Além de poder criar uma alternativa sustentável ao desmatamento, muitas das terras reivindicadas pelos sem-terra e ambientalistas têm sua propriedade questionada. A explicação vem do processo de ocupação do Pará e de outros locais na Amazônia, iniciado com o incentivo do governo militar, que viu na área um espaço para a expansão da fronteira agrícola. Para concorrer à propriedade da terra, era necessário um plano de trabalho para ser executado no prazo de 20 anos. Com o início da fiscalização do Incra, constatou-se que muitos proprietários não executaram o plano, perdendo o direito à propriedade da terra. Segundo a Constituição Federal, essas terras deveriam ser usadas para a reforma agrária. Além disso, há também a grilagem, em que o Contrato de Alienação de Terras Públicas – documento que oficializa a transferência de propriedade – é forjado, o que muitas vezes é aceito pelas autoridades locais, declarando a área como propriedade privada.

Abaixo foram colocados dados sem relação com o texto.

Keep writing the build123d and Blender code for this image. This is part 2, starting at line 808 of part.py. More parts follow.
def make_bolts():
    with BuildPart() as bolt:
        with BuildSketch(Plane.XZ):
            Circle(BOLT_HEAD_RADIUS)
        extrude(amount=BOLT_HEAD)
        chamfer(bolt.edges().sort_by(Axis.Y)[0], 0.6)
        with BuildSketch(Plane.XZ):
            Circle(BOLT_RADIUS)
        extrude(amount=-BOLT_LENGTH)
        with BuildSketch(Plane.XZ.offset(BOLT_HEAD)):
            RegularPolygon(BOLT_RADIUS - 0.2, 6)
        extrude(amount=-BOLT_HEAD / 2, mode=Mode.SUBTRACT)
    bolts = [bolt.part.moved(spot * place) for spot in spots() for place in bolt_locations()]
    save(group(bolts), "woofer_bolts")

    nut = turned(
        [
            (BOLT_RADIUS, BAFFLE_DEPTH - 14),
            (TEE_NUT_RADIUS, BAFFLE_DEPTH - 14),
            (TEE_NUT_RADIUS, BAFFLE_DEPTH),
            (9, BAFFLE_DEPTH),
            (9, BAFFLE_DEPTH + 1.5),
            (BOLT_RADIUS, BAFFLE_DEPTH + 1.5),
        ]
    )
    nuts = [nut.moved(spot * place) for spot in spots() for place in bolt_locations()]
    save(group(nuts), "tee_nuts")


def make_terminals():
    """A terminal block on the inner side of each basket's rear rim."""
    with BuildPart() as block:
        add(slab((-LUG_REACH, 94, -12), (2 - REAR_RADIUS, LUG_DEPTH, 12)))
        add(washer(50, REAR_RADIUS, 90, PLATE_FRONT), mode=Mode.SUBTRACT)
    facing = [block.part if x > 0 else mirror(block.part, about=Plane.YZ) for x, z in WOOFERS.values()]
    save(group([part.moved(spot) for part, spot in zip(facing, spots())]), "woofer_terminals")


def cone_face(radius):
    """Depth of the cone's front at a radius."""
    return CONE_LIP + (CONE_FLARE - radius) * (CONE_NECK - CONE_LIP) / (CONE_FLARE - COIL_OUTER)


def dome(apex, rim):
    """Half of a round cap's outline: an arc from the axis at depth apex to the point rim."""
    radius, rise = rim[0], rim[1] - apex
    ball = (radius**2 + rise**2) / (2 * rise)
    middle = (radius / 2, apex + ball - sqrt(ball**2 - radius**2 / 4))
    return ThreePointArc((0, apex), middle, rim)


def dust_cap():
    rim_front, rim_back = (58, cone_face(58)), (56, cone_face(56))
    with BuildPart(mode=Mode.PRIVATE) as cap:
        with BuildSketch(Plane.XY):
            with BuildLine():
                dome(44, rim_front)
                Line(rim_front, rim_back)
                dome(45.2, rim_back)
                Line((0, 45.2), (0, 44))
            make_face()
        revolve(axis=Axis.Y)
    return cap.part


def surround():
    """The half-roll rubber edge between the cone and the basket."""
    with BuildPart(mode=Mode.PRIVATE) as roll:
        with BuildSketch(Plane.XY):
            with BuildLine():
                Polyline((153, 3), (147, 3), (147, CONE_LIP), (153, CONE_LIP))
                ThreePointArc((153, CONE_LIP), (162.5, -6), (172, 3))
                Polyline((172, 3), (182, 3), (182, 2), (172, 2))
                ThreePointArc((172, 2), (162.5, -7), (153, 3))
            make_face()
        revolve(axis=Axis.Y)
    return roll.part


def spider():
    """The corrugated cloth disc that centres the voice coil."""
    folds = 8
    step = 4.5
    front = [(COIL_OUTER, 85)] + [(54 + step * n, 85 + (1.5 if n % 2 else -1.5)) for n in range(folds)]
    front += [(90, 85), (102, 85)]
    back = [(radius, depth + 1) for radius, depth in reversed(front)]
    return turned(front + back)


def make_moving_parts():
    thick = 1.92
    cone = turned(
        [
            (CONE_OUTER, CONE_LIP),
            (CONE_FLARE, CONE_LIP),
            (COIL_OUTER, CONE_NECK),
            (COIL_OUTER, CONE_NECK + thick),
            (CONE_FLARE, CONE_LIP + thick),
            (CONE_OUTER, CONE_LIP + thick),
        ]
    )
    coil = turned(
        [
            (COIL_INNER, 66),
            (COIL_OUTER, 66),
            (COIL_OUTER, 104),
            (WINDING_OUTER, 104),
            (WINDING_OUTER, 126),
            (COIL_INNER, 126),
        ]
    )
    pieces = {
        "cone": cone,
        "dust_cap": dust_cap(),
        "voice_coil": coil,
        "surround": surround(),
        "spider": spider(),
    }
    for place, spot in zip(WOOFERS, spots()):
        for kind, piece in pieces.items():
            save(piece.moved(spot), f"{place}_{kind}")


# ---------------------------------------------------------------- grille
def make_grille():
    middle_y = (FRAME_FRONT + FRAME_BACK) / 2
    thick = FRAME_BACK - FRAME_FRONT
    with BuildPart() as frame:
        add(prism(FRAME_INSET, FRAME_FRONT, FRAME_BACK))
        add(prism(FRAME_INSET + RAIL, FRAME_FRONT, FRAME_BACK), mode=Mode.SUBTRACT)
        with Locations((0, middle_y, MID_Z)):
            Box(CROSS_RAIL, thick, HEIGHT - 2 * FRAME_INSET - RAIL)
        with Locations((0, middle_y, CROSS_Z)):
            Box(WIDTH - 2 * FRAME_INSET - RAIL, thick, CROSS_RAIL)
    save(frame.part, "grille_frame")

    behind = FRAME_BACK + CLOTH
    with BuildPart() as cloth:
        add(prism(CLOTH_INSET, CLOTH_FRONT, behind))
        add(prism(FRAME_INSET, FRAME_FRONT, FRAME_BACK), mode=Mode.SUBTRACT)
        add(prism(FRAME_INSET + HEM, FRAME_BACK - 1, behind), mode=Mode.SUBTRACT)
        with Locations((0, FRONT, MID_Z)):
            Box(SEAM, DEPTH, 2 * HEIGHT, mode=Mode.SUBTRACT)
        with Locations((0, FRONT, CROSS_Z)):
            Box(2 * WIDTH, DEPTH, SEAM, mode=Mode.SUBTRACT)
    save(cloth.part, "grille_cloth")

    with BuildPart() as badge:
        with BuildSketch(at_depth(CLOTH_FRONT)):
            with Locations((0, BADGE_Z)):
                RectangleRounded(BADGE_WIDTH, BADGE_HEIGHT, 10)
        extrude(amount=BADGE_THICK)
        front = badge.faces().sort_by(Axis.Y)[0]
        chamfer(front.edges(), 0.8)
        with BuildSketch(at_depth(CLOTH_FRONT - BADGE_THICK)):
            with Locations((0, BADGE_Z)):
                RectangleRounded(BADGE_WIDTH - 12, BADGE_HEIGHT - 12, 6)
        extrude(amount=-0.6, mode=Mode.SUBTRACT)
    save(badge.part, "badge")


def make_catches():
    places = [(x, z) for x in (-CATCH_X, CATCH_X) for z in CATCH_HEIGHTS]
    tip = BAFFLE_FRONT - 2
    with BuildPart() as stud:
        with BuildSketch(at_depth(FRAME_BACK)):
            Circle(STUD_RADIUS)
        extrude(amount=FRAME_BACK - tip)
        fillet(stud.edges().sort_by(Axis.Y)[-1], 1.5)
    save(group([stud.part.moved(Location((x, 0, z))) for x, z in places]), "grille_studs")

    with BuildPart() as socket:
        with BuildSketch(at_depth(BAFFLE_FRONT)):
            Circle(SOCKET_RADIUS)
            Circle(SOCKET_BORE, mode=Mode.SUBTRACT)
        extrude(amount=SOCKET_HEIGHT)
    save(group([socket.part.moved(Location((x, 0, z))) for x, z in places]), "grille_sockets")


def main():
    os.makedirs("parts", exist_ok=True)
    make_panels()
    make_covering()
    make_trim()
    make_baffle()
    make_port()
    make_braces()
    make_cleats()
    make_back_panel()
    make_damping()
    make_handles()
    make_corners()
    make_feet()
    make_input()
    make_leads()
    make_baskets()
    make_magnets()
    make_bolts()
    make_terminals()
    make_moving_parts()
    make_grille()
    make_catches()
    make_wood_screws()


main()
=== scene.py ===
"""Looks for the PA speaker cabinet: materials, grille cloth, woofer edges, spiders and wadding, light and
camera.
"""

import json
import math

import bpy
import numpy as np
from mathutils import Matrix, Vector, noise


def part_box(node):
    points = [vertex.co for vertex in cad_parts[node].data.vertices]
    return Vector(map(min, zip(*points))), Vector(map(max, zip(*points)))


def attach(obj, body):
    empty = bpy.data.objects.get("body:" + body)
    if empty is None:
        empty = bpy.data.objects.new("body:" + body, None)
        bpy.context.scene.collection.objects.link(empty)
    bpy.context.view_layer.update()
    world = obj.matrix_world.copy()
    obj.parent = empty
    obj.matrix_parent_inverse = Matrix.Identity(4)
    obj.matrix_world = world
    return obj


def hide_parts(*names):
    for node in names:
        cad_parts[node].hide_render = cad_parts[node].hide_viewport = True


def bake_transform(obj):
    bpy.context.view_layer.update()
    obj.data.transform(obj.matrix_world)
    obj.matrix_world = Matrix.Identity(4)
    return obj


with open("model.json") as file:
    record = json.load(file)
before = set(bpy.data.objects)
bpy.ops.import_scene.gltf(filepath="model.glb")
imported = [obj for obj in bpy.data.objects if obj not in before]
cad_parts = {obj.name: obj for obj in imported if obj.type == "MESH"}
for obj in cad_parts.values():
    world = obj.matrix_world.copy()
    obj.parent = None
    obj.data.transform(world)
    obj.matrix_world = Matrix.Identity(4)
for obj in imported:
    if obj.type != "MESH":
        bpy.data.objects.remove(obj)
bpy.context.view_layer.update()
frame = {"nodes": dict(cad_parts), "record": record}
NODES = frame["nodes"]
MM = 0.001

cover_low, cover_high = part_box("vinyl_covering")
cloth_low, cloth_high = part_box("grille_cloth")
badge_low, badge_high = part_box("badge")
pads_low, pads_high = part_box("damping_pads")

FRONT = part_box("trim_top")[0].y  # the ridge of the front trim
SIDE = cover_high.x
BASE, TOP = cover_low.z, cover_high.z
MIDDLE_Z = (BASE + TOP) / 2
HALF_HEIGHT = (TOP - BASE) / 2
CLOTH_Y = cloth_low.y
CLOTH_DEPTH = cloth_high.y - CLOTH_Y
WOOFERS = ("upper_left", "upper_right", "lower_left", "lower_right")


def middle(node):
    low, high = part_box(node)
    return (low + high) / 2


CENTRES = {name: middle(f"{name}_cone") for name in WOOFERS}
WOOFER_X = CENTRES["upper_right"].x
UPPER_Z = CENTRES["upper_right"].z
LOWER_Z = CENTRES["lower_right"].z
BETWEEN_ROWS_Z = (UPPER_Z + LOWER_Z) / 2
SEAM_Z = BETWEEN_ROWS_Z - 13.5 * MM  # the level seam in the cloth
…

Com tantas divergências, o conflito que deveria ser travado civilizadamente passou para a ideologia da “justiça com as próprias mãos” – e a maioria das vítimas são trabalhadores rurais e ambientalistas. A campanha pede a implementação de uma reforma agrária que priorize os pequenos agricultores e a utilização de um modelo de desenvolvimento auto-sustentável e exige a punição dos responsáveis por tornar o meio rural um campo de batalha.